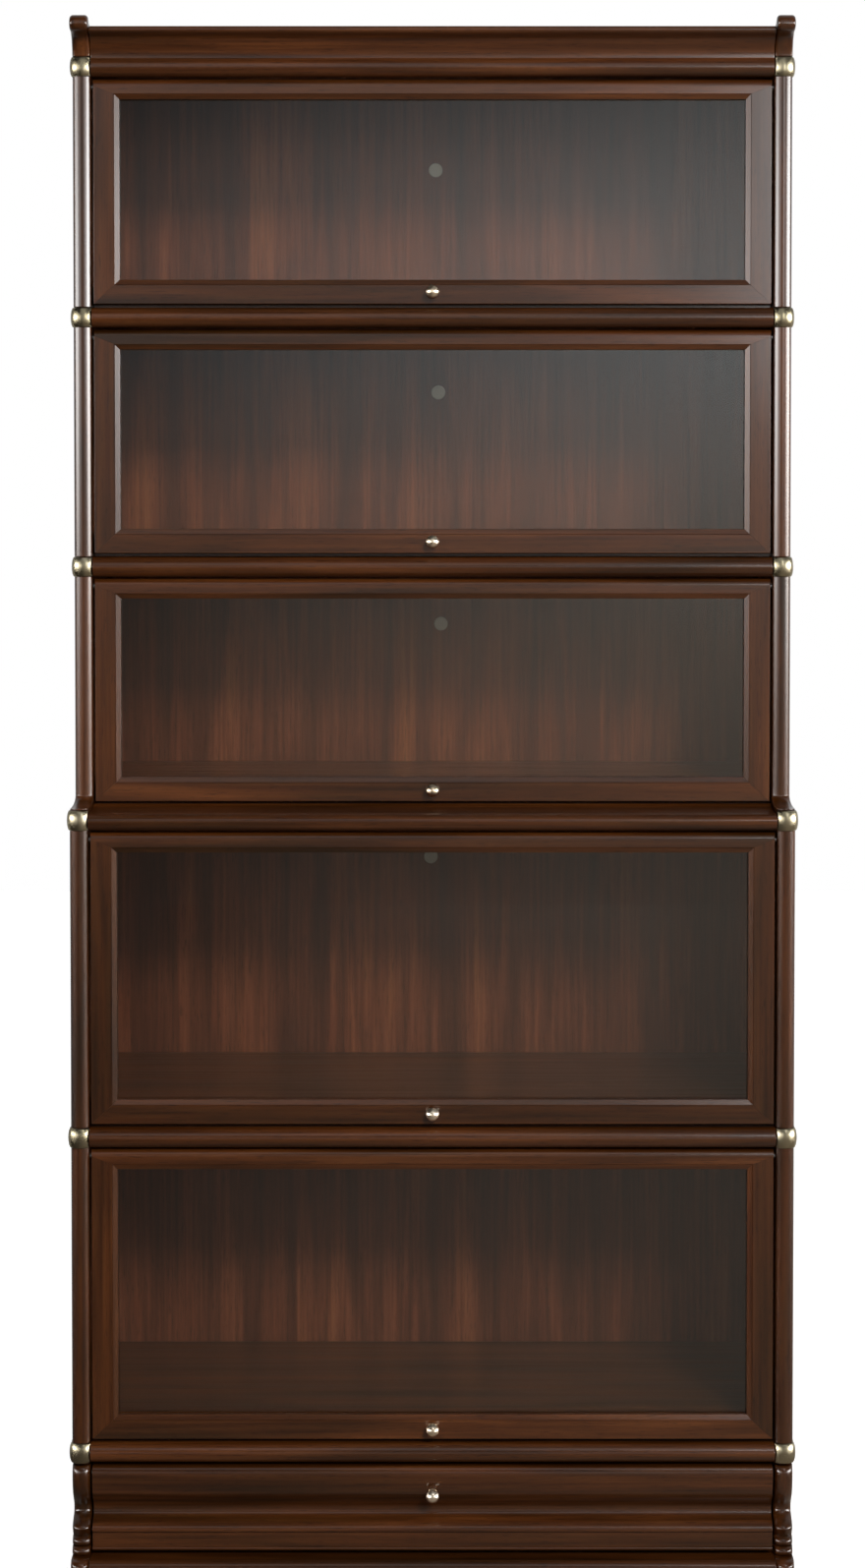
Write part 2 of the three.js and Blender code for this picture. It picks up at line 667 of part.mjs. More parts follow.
________________________
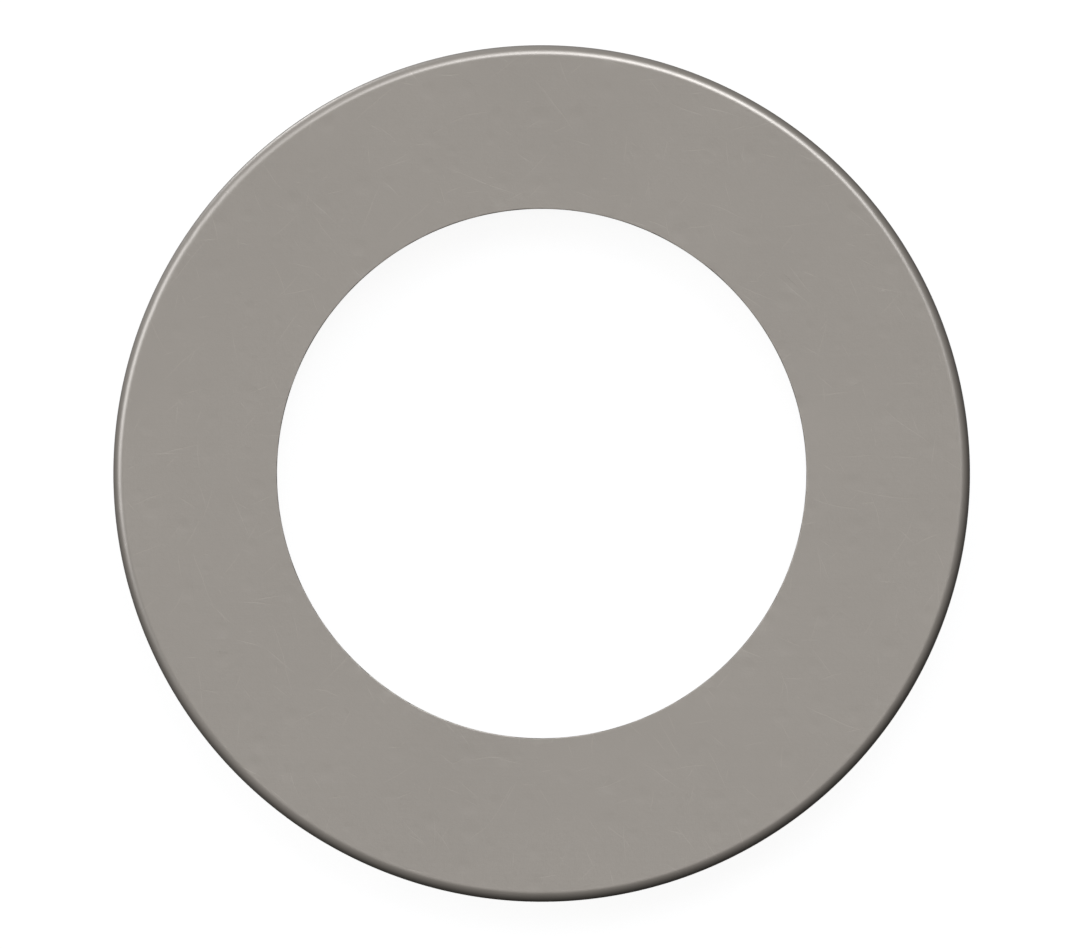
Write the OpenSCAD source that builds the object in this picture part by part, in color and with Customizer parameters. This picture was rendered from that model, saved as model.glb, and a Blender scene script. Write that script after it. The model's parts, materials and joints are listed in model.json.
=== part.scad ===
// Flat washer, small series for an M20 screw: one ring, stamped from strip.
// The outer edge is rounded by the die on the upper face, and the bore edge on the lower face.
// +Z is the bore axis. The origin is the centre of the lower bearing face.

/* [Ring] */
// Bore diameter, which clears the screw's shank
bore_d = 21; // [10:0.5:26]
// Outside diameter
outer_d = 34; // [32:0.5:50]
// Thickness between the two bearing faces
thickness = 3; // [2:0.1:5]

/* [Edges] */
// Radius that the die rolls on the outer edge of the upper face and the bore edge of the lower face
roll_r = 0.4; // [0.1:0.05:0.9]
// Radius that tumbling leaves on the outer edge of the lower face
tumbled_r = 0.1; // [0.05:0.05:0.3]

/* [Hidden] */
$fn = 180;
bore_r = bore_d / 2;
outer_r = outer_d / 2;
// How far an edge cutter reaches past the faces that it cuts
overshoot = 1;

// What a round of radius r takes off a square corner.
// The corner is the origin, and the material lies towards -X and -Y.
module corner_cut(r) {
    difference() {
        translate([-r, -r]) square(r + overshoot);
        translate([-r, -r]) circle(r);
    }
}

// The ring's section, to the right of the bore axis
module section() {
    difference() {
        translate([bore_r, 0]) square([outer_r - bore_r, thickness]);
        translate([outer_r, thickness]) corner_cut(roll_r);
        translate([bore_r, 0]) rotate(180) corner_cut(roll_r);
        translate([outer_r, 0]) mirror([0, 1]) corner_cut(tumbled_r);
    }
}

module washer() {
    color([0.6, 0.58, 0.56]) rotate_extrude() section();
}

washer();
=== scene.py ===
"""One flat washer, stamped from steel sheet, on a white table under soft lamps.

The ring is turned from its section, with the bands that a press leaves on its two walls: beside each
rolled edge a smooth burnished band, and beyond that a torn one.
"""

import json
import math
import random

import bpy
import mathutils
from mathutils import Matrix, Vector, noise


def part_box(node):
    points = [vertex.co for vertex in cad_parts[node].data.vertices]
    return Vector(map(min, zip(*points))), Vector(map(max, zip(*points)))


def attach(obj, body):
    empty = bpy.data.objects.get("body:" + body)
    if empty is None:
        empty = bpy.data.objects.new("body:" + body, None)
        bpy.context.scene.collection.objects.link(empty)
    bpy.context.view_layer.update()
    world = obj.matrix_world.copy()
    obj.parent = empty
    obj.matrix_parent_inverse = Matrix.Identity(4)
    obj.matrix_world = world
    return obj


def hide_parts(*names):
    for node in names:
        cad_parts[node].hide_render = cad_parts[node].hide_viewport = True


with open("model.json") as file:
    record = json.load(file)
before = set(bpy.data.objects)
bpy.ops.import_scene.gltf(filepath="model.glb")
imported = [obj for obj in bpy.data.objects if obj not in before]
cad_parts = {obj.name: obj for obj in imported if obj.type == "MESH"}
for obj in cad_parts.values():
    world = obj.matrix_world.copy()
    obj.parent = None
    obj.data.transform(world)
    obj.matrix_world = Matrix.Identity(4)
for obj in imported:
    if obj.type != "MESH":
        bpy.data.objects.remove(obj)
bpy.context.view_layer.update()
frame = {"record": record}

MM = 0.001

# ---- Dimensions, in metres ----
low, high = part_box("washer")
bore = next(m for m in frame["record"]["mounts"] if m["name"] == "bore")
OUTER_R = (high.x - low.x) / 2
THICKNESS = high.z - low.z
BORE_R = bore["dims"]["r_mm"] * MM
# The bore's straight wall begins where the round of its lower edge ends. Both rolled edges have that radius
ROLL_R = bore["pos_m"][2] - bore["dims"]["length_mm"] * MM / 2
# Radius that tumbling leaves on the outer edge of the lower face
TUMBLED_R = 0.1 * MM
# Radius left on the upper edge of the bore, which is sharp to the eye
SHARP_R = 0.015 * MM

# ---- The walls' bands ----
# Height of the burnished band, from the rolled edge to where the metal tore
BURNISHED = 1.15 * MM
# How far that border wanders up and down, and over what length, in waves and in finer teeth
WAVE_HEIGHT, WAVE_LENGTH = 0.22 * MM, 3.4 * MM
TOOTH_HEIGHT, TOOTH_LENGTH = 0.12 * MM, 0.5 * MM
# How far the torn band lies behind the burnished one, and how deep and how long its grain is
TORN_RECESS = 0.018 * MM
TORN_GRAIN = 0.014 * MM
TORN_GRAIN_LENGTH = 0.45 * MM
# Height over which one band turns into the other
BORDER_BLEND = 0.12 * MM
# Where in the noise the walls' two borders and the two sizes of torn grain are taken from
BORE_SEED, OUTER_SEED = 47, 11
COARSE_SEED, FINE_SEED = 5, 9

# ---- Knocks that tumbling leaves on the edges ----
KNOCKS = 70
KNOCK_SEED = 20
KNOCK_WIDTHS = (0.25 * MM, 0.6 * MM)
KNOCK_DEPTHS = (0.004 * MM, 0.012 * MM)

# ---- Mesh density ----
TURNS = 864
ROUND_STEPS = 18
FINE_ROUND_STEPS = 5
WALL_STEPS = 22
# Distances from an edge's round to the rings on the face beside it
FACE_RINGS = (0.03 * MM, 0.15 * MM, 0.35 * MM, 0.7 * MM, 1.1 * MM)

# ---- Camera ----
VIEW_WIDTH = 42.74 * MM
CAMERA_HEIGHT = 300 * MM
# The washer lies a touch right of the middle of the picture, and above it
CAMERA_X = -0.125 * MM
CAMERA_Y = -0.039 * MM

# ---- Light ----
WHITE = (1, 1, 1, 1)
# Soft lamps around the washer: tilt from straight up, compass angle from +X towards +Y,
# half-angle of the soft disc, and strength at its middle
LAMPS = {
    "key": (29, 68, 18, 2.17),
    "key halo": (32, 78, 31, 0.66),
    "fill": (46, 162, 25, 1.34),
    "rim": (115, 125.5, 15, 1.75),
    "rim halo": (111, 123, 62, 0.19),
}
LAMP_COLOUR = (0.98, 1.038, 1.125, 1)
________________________
EXERCISE GOAL: In the listing above, find the line containing "a square corner." and the line containing "record = json.load(file)". Output them and every line between, exactly, and nothing else.

RESULT:
// What a round of radius r takes off a square corner.
// The corner is the origin, and the material lies towards -X and -Y.
module corner_cut(r) {
    difference() {
        translate([-r, -r]) square(r + overshoot);
        translate([-r, -r]) circle(r);
    }
}

// The ring's section, to the right of the bore axis
module section() {
    difference() {
        translate([bore_r, 0]) square([outer_r - bore_r, thickness]);
        translate([outer_r, thickness]) corner_cut(roll_r);
        translate([bore_r, 0]) rotate(180) corner_cut(roll_r);
        translate([outer_r, 0]) mirror([0, 1]) corner_cut(tumbled_r);
    }
}

module washer() {
    color([0.6, 0.58, 0.56]) rotate_extrude() section();
}

washer();
=== scene.py ===
"""One flat washer, stamped from steel sheet, on a white table under soft lamps.

The ring is turned from its section, with the bands that a press leaves on its two walls: beside each
rolled edge a smooth burnished band, and beyond that a torn one.
"""

import json
import math
import random

import bpy
import mathutils
from mathutils import Matrix, Vector, noise


def part_box(node):
    points = [vertex.co for vertex in cad_parts[node].data.vertices]
    return Vector(map(min, zip(*points))), Vector(map(max, zip(*points)))


def attach(obj, body):
    empty = bpy.data.objects.get("body:" + body)
    if empty is None:
        empty = bpy.data.objects.new("body:" + body, None)
        bpy.context.scene.collection.objects.link(empty)
    bpy.context.view_layer.update()
    world = obj.matrix_world.copy()
    obj.parent = empty
    obj.matrix_parent_inverse = Matrix.Identity(4)
    obj.matrix_world = world
    return obj


def hide_parts(*names):
    for node in names:
        cad_parts[node].hide_render = cad_parts[node].hide_viewport = True


with open("model.json") as file:
    record = json.load(file)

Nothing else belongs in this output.